Suite à de nouvelles arrestations en mars pour « délit d’homosexualité », le Conseil national de l’Ordre des médecins de Tunisie a publié le lundi 3 avril un communiqué appelant les médecins à cesser de procéder à de tels examens en l’absence de consentement.
« Tout médecin requis pour examiner une personne dans le cadre d’une expertise, et notamment si elle est privée de liberté, doit respecter sa dignité, et ce conformément à l’article 23 de la Constitution et aux articles 7 et 74 du code de déontologie médicale », précise ce communiqué. « L’Ordre des médecins […] condamne ainsi fermement tout examen médical non justifié et/ou touchant à la dignité et à l’intégrité physique ou mentale de la personne examinée ». Ajoutant que les médecins doivent désormais informer les patients de leur droit de refuser l’examen.
Encourageant mais insuffisant
Une déclaration qui « marque un jalon vers la fin de ces tests dégradants, discriminatoires et non scientifiques censés établir la preuve de comportements homosexuels » pour Human Rights Watch. « Il est encourageant de voir les médecins tunisiens ouvrir la voie.

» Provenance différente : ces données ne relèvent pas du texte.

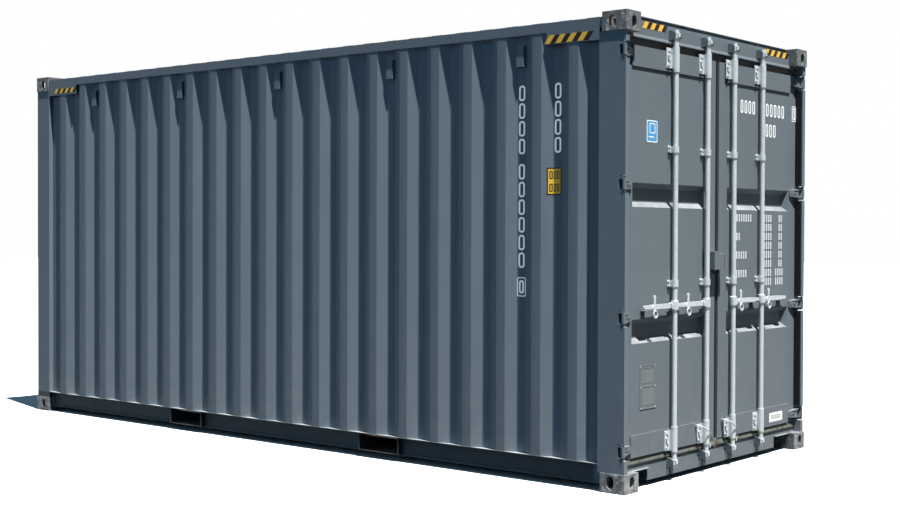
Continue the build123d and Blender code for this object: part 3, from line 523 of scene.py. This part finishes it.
def corrugation():
    s = Shape("corrugation", {
        "Ridges": "Int", "Start": "Float", "End": "Float", "First foot": "Float",
        "Pitch": "Float", "Ridge": "Float", "Slope": "Float", "Depth": "Float",
        "Height": "Float", "Finish": "Material"})
    count = s.sum("MULTIPLY_ADD", s.given("Ridges"), 4.0, 2.0)
    index = s.make("GeometryNodeInputIndex")
    first = s.sum("LESS_THAN", index, 0.5)
    last = s.sum("GREATER_THAN", index, s.sum("SUBTRACT", count, 1.5))
    between = s.sum("SUBTRACT", 1.0, s.sum("ADD", first, last))
    step = s.sum("SUBTRACT", index, 1.0)
    ridge = s.sum("FLOOR", s.sum("DIVIDE", step, 4.0))
    corner = s.sum("SUBTRACT", step, s.sum("MULTIPLY", ridge, 4.0))
    up, over, down = (s.sum("GREATER_THAN", corner, edge) for edge in (0.5, 1.5, 2.5))
    run = s.sum("MULTIPLY_ADD", ridge, s.given("Pitch"), s.given("First foot"))
    run = s.sum("MULTIPLY_ADD", s.sum("ADD", up, down), s.given("Slope"), run)
    run = s.sum("MULTIPLY_ADD", over, s.given("Ridge"), run)
    run = s.sum("MULTIPLY", run, between)
    run = s.sum("MULTIPLY_ADD", first, s.given("Start"), run)
    run = s.sum("MULTIPLY_ADD", last, s.given("End"), run)
    rise = s.sum("MULTIPLY", s.sum("SUBTRACT", up, down), between)
    rise = s.sum("MULTIPLY", rise, s.given("Depth"))
    line = s.make("GeometryNodeMeshLine", Count=count)
    spot = s.make("ShaderNodeCombineXYZ", X=run, Y=rise)
    line = s.make("GeometryNodeSetPosition", Geometry=line, Position=spot)
    curve = s.make("GeometryNodeMeshToCurve", Mesh=line)
    curve = s.make(
        "GeometryNodeFilletCurve", {"mode": "POLY"}, Curve=curve, Radius=BEND, Count=3)
    section = s.make(
        "GeometryNodeCurvePrimitiveQuadrilateral", Width=SHEET, Height=s.given("Height"))
    sheet = s.make(
        "GeometryNodeCurveToMesh", Curve=curve, Profile_Curve=section, Fill_Caps=True)
    s.finish(sheet, s.given("Finish"))
    return s


pressed = corrugation()
print("corrugation inputs", len(pressed.sockets))

# %% [markdown]
# The same tree makes all three walls. Whole ridges lie evenly about the middle of the
# container, as many as fit between the posts, and a flat piece is left at each end.
# The front wall's matrix turns its run across the container and its ridges outwards.

# %% Corrugated walls
SIDE_PITCH = 0.278
SIDE_RIDGE = 0.072
SIDE_RECESS = 0.070
SIDE_SLOPE = (SIDE_PITCH - SIDE_RIDGE - SIDE_RECESS) / 2
SIDE_DEPTH = 0.036
END_PITCH = 0.250
END_RIDGE = 0.110
END_RECESS = 0.104
END_DEPTH = 0.040


def corrugated_wall(node, pitch, ridge, recess, depth, start, end, low, high, matrix):
    """Bake one wall along X with its ridges towards +Y, and put it where its node is."""
    slope = (pitch - ridge - recess) / 2
    half = ridge / 2 + slope
    # Ridge k has its middle at (k + 0.5) pitches; the first is the one clear of the start.
    k = int((start + half) // pitch)
    while (k + 0.5) * pitch - half <= start:
        k = k + 1
    first = (k + 0.5) * pitch - half
    ridges = int((end - first - 2 * half) // pitch) + 1
    wall = pressed.bake(
        node + "_sheet", Ridges=ridges, Start=start, End=end, First_foot=first, Pitch=pitch,
        Ridge=ridge, Slope=slope, Depth=depth, Height=high - low, Finish=wall_paint)
    shift_mesh(wall, matrix @ Matrix.Translation((0, -depth - SHEET / 2, (low + high) / 2)))
    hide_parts(node)
    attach(wall, "container")
    print(node, "ridges", ridges, "faces", len(wall.data.polygons))
    return wall


wall_low, wall_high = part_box("side_wall_left")
MIRROR_Y = Matrix.Diagonal((1, -1, 1, 1))
RIDGE_Y = -wall_low[1]
for node, side in (("side_wall_left", MIRROR_Y), ("side_wall_right", Matrix.Identity(4))):
    corrugated_wall(
        node, SIDE_PITCH, SIDE_RIDGE, SIDE_RECESS, SIDE_DEPTH, wall_low[0], wall_high[0],
        wall_low[2], wall_high[2], side @ Matrix.Translation((0, RIDGE_Y, 0)))
end_low, end_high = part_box("front_wall")
TO_FRONT = Matrix(((0, -1, 0, end_low[0]), (1, 0, 0, 0), (0, 0, 1, 0), (0, 0, 0, 1)))
corrugated_wall(
    "front_wall", END_PITCH, END_RIDGE, END_RECESS, END_DEPTH, end_low[1], end_high[1],
    end_low[2], end_high[2], TO_FRONT)

# %% [markdown]
# Marks, rings and bent profiles are built face by face in a bmesh, which is quick for
# shapes that a formula gives. One helper turns such a bmesh into an object on its body.

# %% Pieces from a bmesh


def plain_piece(name, shape, material, body):
    """Turn a bmesh into an object with one material, attached to its body."""
    bmesh.ops.recalc_face_normals(shape, faces=shape.faces)
    data = bpy.data.meshes.new(name)
    shape.to_mesh(data)
    shape.free()
    data.materials.append(material)
    piece = bpy.data.objects.new(name, data)
    bpy.context.scene.collection.objects.link(piece)
    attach(piece, body)
    return piece


# %% [markdown]
# Paint marks on the corrugated wall must lie in its folds. Each mark starts as a flat
# outline, in metres across and up, and a function of the place gives how far out the
# surface is there. The marks stand for lettering, so they are plain rounded noughts and
# bars. They are film 0.4 mm thick, which also survives the export as real geometry.

# %% Mark outlines


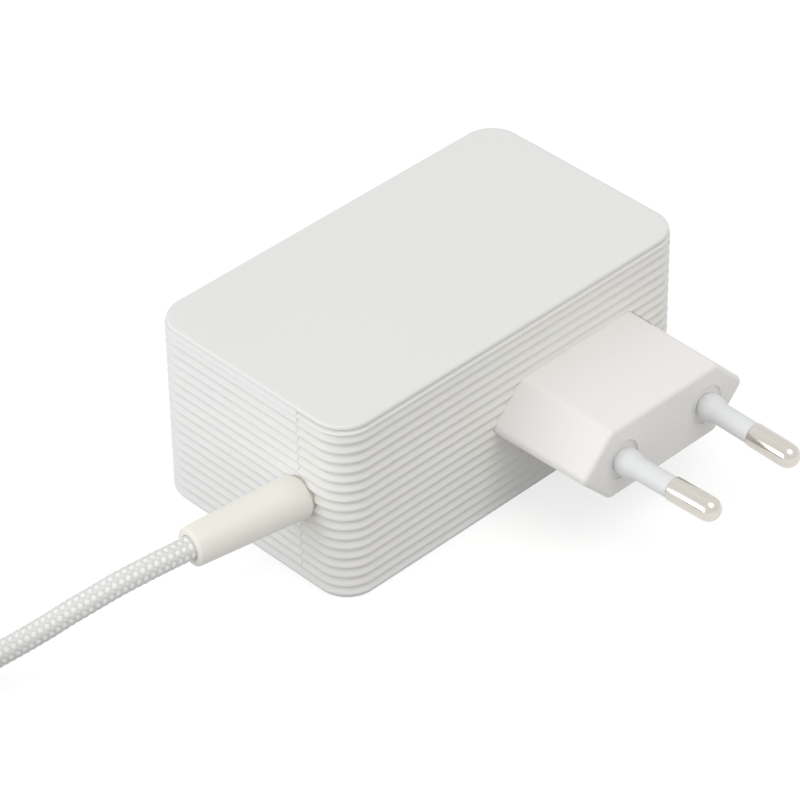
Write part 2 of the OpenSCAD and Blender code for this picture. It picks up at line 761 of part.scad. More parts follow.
// Folded film between the soldered side and the floor, turned up at both ends
sheet_t = 0.3;
sheet_end_gap = 0.8;
sheet_side_gap = 2;
sheet_low = wall + slack;
sheet_high = board_low - 0.3;
module insulating_sheet() {
    l = 2 * (inner_x - sheet_end_gap);
    w = 2 * (inner_y - sheet_side_gap);
    color("Beige") difference() {
        translate([-l / 2, -w / 2, sheet_low]) cube([l, w, sheet_high - sheet_low]);
        translate([-l / 2 + sheet_t, -w / 2 - 1, sheet_low + sheet_t])
            cube([l - 2 * sheet_t, w + 2, board_gap]);
        for (sx = [-1, 1], sy = [-1, 1])
            translate([sx * post_x, sy * post_y, wall])
                cylinder(r = post_r + 2 * slack, h = board_gap, $fn = 32);
    }
}

// Aluminium sheet over the parts, turned down behind them
spreader_t = 0.8;
spreader_gap = 0.4;
spreader_z = inner_top - spreader_gap - spreader_t;
spreader_left = -24;
spreader_right = 31.5;
spreader_front = -13.5;
spreader_low = board_top + 2;
module heat_spreader() {
    back = inner_y - spreader_gap;
    l = spreader_right - spreader_left;
    color("Silver") {
        translate([spreader_left, spreader_front, spreader_z])
            cube([l, back - spreader_front, spreader_t]);
        translate([spreader_left, back - spreader_t, spreader_low])
            cube([l, spreader_t, spreader_z - spreader_low + 0.1]);
    }
}

pad_l = 20;
pad_w = 16;
module thermal_pad() {
    low = part_z + core_h + 0.02;
    color("SteelBlue") translate([transformer_at[0], transformer_at[1], low])
        slab(pad_l, pad_w, spreader_z - low - 0.02, 1);
}

fuse_size = [8.4, 4, 7];
module fuse() {
    color("SaddleBrown") {
        translate([fuse_at[0], fuse_at[1], part_z])
            slab(fuse_size[0], fuse_size[1], fuse_size[2], 0.6);
        legs(fuse_legs, part_z + 1);
    }
}

// A disc that stands on edge, its middle at a height above the board
module upright_disc(at, r, t, height) {
    translate([at[0], at[1] + t / 2, part_z + height]) rotate([90, 0, 0])
        cylinder(r = r, h = t, $fn = medium);
}

thermistor_r = 4.5;
thermistor_t = 3.6;
thermistor_height = 5.6;
module inrush_thermistor() {
    color("DarkSlateGray") {
        upright_disc(thermistor_at, thermistor_r, thermistor_t, thermistor_height);
        legs(thermistor_legs, part_z + thermistor_height - 0.6);
    }
}

x_cap_size = [13, 6, 12];
module x_capacitor() {
    color("Gold") {
        translate([x_cap_at[0], x_cap_at[1], part_z])
            slab(x_cap_size[0], x_cap_size[1], x_cap_size[2], 0.5);
        legs(x_cap_legs, part_z + 1);
    }
}

// A ring core that stands on edge, its bore along Y
choke_r = 6;
choke_bore_r = 2.6;
choke_t = 4.4;
choke_z = part_z + choke_r + 1.2;
module choke_core() {
    color("DimGray") translate([choke_at[0], choke_at[1] + choke_t / 2, choke_z])
        rotate([90, 0, 0]) difference() {
            cylinder(r = choke_r, h = choke_t, $fn = medium);
            translate([0, 0, -1]) cylinder(r = choke_bore_r, h = choke_t + 2, $fn = medium);
        }
}

// Seven wraps of wire on each side of the ring, and their ends down to the board
wrap_w = 0.8;
wrap_t = 0.55;
wrap_turn = 17;
module choke_windings() {
    ring_w = choke_r - choke_bore_r;
    over = 2 * wrap_t + slack;
    color("OrangeRed") {
        for (side = [0, 180], k = [-3 : 3])
            translate([choke_at[0], choke_at[1], choke_z]) rotate([0, side + k * wrap_turn, 0])
                translate([choke_bore_r + ring_w / 2, 0, 0]) difference() {
                    cube([ring_w + over, choke_t + over, wrap_w], center = true);
                    cube([ring_w + slack, choke_t + slack, wrap_w + 1], center = true);
                }
        legs(choke_legs, choke_z);
    }
}

bridge_size = [14.6, 3.4, 10.6];
bridge_lift = 2;
module bridge_rectifier() {
    color("Black") {
        translate([bridge_at[0], bridge_at[1], part_z + bridge_lift])
            slab(bridge_size[0], bridge_size[1], bridge_size[2], 0.4);
        legs(bridge_legs, part_z + bridge_lift + 1);
    }
}

// An aluminium can with a rolled groove near its foot and a rim round its lid
can_groove = 0.5;
can_groove_z = 1.9;
can_rim = 0.3;
module can(at, r, h) {
    translate([at[0], at[1], part_z]) rotate_extrude($fn = medium)
        polygon([
            [0, 0], [r, 0], [r, can_groove_z - can_groove],
            [r - can_groove, can_groove_z], [r, can_groove_z + can_groove],
            [r, h - can_groove], [r - can_groove, h], [r - 2 * can_groove, h],
            [r - 2 * can_groove - 0.2, h - can_rim], [0, h - can_rim]]);
}

module bulk_capacitor() {
    color("MidnightBlue") {
        can(bulk_at, bulk_r, bulk_h);
        legs(bulk_legs, part_z + 1);
    }
}

// Two E halves that meet round the bobbin's hollow
core_l = 21;
core_w = 19;
core_depth = 9;
core_lift = 0.4;
outer_leg = 4.2;
centre_leg = 6;
yoke = 4.4;
window_x = (core_l - 2 * outer_leg - centre_leg) / 2;
module transformer_core() {
    h = core_h - core_lift;
    color("DimGray")
        translate([transformer_at[0], transformer_at[1], part_z + core_lift]) difference() {
            translate([-core_l / 2, -core_depth / 2, 0]) cube([core_l, core_depth, h]);
            for (s = [-1, 1])
                translate([s * (centre_leg + window_x) / 2 - window_x / 2, -core_depth / 2 - 1, yoke])
                    cube([window_x, core_depth + 2, h - 2 * yoke]);
        }
}

// The bobbin's two cheeks, its hollow post and the pin rails
cheek_t = 0.8;
post_t = 0.7;
rail_w = 3.8;
bobbin_low = part_z + core_lift + yoke + slack;
bobbin_high = part_z + core_h - yoke - slack;
hollow = [centre_leg + 2 * slack, core_depth + 2 * slack];
module transformer_bobbin() {
    h = bobbin_high - bobbin_low;
    color("Black") {
        translate([transformer_at[0], transformer_at[1], 0]) difference() {
            union() {
                for (z = [bobbin_low, bobbin_high - cheek_t]) translate([0, 0, z])
                    slab(centre_leg + 2 * window_x - 0.3, core_w, cheek_t, 1.5);
                translate([0, 0, bobbin_low])
                    slab(hollow[0] + 2 * post_t, hollow[1] + 2 * post_t, h, 0.6);
            }
            translate([-hollow[0] / 2, -hollow[1] / 2, bobbin_low - 1])
                cube([hollow[0], hollow[1], h + 2]);
        }
        for (s = [-1, 1])
            translate([transformer_at[0] - core_l / 2,
                       transformer_at[1] + s * bobbin_row - rail_w / 2, part_z])
                cube([core_l, rail_w, bobbin_low - part_z + 0.2]);
        legs(transformer_legs, part_z + 1);
    }
}

module transformer_winding() {
    low = bobbin_low + cheek_t + 0.05;
    h = bobbin_high - cheek_t - 0.05 - low;
    post_l = hollow[0] + 2 * post_t + 2 * slack;
    post_w = hollow[1] + 2 * post_t + 2 * slack;
    color("Yellow") translate([transformer_at[0], transformer_at[1], low]) difference() {
        slab(centre_leg + 2 * window_x - 0.7, core_w - 1, h, 2);
        translate([-post_l / 2, -post_w / 2, -1]) cube([post_l, post_w, h + 2]);
    }
}

// A package with a metal tab behind it, standing on three legs
package_w = 10;
package_size = [package_w, 2.9, 9];
package_front = 1.4;
package_lift = 2.5;
tab_size = [package_w, 1.3, 13.6];
tab_y = 0.6;
tab_lift = 4;
tab_hole_r = 1.8;
tab_hole_z = 14.6;
module upright_package(at, leg_places) {
    color("Black") {
        translate([at[0] - package_w / 2, at[1] - package_front, part_z + package_lift])
            cube(package_size);
        legs(leg_places, part_z + package_lift + 0.5);
    }
    color("Silver") difference() {
        translate([at[0] - package_w / 2, at[1] + tab_y, part_z + tab_lift]) cube(tab_size);
        translate([at[0], at[1] + 3, part_z + tab_hole_z]) rotate([90, 0, 0])
            cylinder(r = tab_hole_r, h = 4, $fn = 32);
    }
}

module switching_transistor() {
    upright_package(transistor_at, transistor_legs);
}

// A plate behind a package, with a hole for its screw
sink_t = 1.6;
sink_y = tab_y + tab_size[1] + 0.02;
sink_lift = 0.4;
primary_sink = [13.2, 19.4];
output_sink = [12, 18];
module heatsink(at, size) {
    color("Silver") difference() {
        translate([at[0] - size[0] / 2, at[1] + sink_y, part_z + sink_lift])
            cube([size[0], sink_t, size[1]]);
        translate([at[0], at[1] + 5, part_z + tab_hole_z]) rotate([90, 0, 0])
            cylinder(r = tab_hole_r - 2 * slack, h = 5, $fn = 32);
    }
}

module primary_heatsink() {
    heatsink(transistor_at, primary_sink);
}

y_cap_r = 4;
y_cap_t = 3.4;
y_cap_height = 5;
module y_capacitor() {
    color("RoyalBlue") {
        upright_disc(y_cap_at, y_cap_r, y_cap_t, y_cap_height);
        legs(y_cap_legs, part_z + y_cap_height - 1);
    }
}

opto_size = [4.6, 6.4, 3.5];
opto_arm_z = 1.4;
opto_arm_t = 0.4;
module optocoupler() {
    color("Black") {
        translate([opto_at[0], opto_at[1], part_z])
            slab(opto_size[0], opto_size[1], opto_size[2], 0.3);
        legs(opto_legs, part_z + opto_arm_z + opto_arm_t);
        for (q = opto_legs)
            translate([q[0] - leg_r, min(q[1], opto_at[1]), part_z + opto_arm_z])
                cube([2 * leg_r, abs(q[1] - opto_at[1]), opto_arm_t]);
    }
}

// A surface-mounted chip under the board
chip_size = [4.9, 3.9, 1.3];
chip_pitch = 1.27;
chip_lead = [0.4, 1.1, 0.88];
chip_lead_y = 2.4;
module controller_chip() {
    color("Black") {
        translate([chip_at[0], chip_at[1], board_low - chip_size[2] - 0.2])
            slab(chip_size[0], chip_size[1], chip_size[2], 0.2);
        for (s = [-1, 1], i = [-1.5 : 1.5])
            translate([chip_at[0] + i * chip_pitch - chip_lead[0] / 2,
                       chip_at[1] + s * chip_lead_y - chip_lead[1] / 2,
                       board_low - chip_lead[2] - 0.02])
                cube(chip_lead);
    }
}

supply_cap_r = 2.5;
supply_cap_h = 10;
module supply_capacitor() {
    color("MidnightBlue") {
        can(supply_cap_at, supply_cap_r, supply_cap_h);
        legs(supply_cap_legs, part_z + 1);
    }
}

// A resistor that lies above the board, its wires bent down at both ends
snubber_r = 1.3;
snubber_l = 4.8;
snubber_height = 1.7;
module snubber_resistor() {
    z = part_z + snubber_height;
    color("Khaki") {
        translate([snubber_at[0] - snubber_l / 2, snubber_at[1], z]) rotate([0, 90, 0])
            cylinder(r = snubber_r, h = snubber_l, $fn = 32);
        translate([snubber_at[0] - snubber_pitch / 2, snubber_at[1], z]) rotate([0, 90, 0])
            cylinder(r = leg_r - 0.05, h = snubber_pitch, $fn = 16);
        legs(snubber_legs, z);
    }
}

module output_rectifier() {
    upright_package(rectifier_at, rectifier_legs);
}

module output_heatsink() {
    heatsink(rectifier_at, output_sink);
}

out_cap_r = 4;
out_cap_h = 13;
module output_capacitor_front() {
    color("Silver") {
        can(out_cap_front_at, out_cap_r, out_cap_h);
        legs(out_cap_front_legs, part_z + 1);
    }
}

module output_capacitor_rear() {
    color("Silver") {
        can(out_cap_rear_at, out_cap_r, out_cap_h);
        legs(out_cap_rear_legs, part_z + 1);
    }
}

// A ferrite drum with a waist of wire
drum_r = 2.9;
drum_waist_r = 2.3;
drum_h = 8;
drum_flange = 1.2;
module output_choke() {
    waist_high = drum_h - drum_flange;
    color("DimGray") {
        translate([out_choke_at[0], out_choke_at[1], part_z]) rotate_extrude($fn = medium)
            polygon([
                [0, 0], [drum_r, 0], [drum_r, drum_flange], [drum_waist_r, drum_flange + slack],
                [drum_waist_r, waist_high - slack], [drum_r, waist_high], [drum_r, drum_h],
                [0, drum_h]]);
        legs(out_choke_legs, part_z + 1);
    }
}

rear_case();
front_cover();
plug_body();
pin_left();
pin_right();
pin_sleeve_left();
pin_sleeve_right();
mains_contact_left();
mains_contact_right();
strain_relief();
cord();
cord_coil();
cord_tail();
cord_tie();
connector_grip();
connector_barrel();
connector_insulator();
connector_contact();
lead_positive();
lead_negative();
main_board();
insulating_sheet();
heat_spreader();
thermal_pad();
fuse();
inrush_thermistor();
x_capacitor();
choke_core();
choke_windings();
bridge_rectifier();
bulk_capacitor();
transformer_core();
transformer_bobbin();
transformer_winding();
switching_transistor();
primary_heatsink();
y_capacitor();
optocoupler();
controller_chip();
supply_capacitor();
snubber_resistor();
output_rectifier();
output_heatsink();
output_capacitor_front();
output_capacitor_rear();
output_choke();
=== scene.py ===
"""Looks of a laptop power adapter: ribbed housing, fixed two-pin plug, braided lead and coil."""

import json
import math

import bmesh
import bpy
from bpy.props import FloatProperty, FloatVectorProperty, IntProperty, PointerProperty
from mathutils import Matrix, Vector


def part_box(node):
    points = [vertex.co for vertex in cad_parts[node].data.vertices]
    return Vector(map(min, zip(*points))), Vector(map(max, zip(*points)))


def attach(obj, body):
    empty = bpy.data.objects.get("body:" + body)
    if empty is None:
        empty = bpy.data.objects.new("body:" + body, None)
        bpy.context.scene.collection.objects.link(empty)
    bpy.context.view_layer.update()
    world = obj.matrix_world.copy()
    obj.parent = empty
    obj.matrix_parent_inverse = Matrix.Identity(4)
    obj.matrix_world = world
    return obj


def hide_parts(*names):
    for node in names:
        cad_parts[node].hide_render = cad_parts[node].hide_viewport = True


bl_info = {
    "name": "Plug-in power adapter",
    "version": (1, 0, 0),
    "blender": (4, 5, 0),
    "location": "3D View > Sidebar > Adapter",
    "description": "Builds a ribbed mains adapter with a fixed plug and a braided lead",
    "category": "Object",
}

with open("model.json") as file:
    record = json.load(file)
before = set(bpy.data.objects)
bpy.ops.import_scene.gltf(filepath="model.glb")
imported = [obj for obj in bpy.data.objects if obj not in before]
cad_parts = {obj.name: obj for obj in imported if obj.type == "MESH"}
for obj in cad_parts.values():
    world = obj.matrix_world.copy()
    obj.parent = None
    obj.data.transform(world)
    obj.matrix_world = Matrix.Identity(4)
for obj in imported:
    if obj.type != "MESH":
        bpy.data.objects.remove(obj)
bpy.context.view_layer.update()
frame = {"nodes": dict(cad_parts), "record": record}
CASE_LOW, CASE_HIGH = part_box("rear_case")
MM = 0.001
ROOT = "root"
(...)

Les ordres des médecins du monde entier, ainsi que les organismes d’application des lois et autres organismes gouvernementaux devraient suivre cet exemple », souligne Neela Ghoshal, chercheuse auprès de la division LGBT de l’ONG.
Encourageant, mais pas encore suffisant, puisqu’en cas d’arrestation pour homosexualité, le consentement ne pourra le plus souvent être « libre et éclairé ». En raison de « leur absence de scientificité, le recours à des examens anaux pour déterminer un comportement homosexuel consensuel devrait cesser complètement, indépendamment de la question du consentement », ajoute Human Rights Watch. D’autant que beaucoup finissent par accepter de se faire examiner « sous la pression de la police, de crainte qu’un refus ne soit retenu contre eux, ou persuadés qu’ils sera disculpés ».
« Torture et atteinte à la déontologie médicale »
L’association Shams, une association de défense de la communauté LGBTQ tunisienne, appelle pour sa part le Conseil de l’Ordre des médecins à poursuivre disciplinairement tout médecin procédant à ce type d’examen pour « torture et atteinte à la déontologie médicale ».
Lors de ces examens « invasifs et humiliants, qui s’appuient sur des théories discréditées du 19e siècle », des médecins ou des personnels de santé « introduisent de force leurs doigts et parfois des objets dans l’anus de l’accusé », souvent devant des policiers au comportement violent, explique Human Rights Watch.
« Ce qui révulse le plus, c’est lorsque tu entends un médecin, avec tout son prestige de médecin, s’adresser à un inculpé de sodomie en lui disant ‘baisse ton pantalon, tu n’es pas un homme ; tu es un enculé, rien d’autre’ » s’insurge Bouhdid Belhedi, chargé de communication de Shams, dans le documentaire Au pays de la démocratie naissante partagé fin mars.
« Pour en finir une fois pour toutes avec les examens anaux forcés en Tunisie, la police devrait cesser d’ordonner ces examens et les tribunaux devraient refuser d’admettre les résultats comme éléments de preuve », poursuit Neela Ghoshal.
En mai 2016, le Comité des Nations Unies contre la torture a condamné le recours à des examens anaux en Tunisie, suivi en janvier 2017 par le Service européen pour l’action extérieure, qui a demandé à la Tunisie de mettre immédiatement fin à de telles pratiques.
Dans un rapport déposé en septembre auprès du Conseil des droits de l’Homme des Nations Unies, en vue d’un examiné en mai 2017, un collectif d’associations tunisiennes réclame également la fin des discriminations envers les LGBT.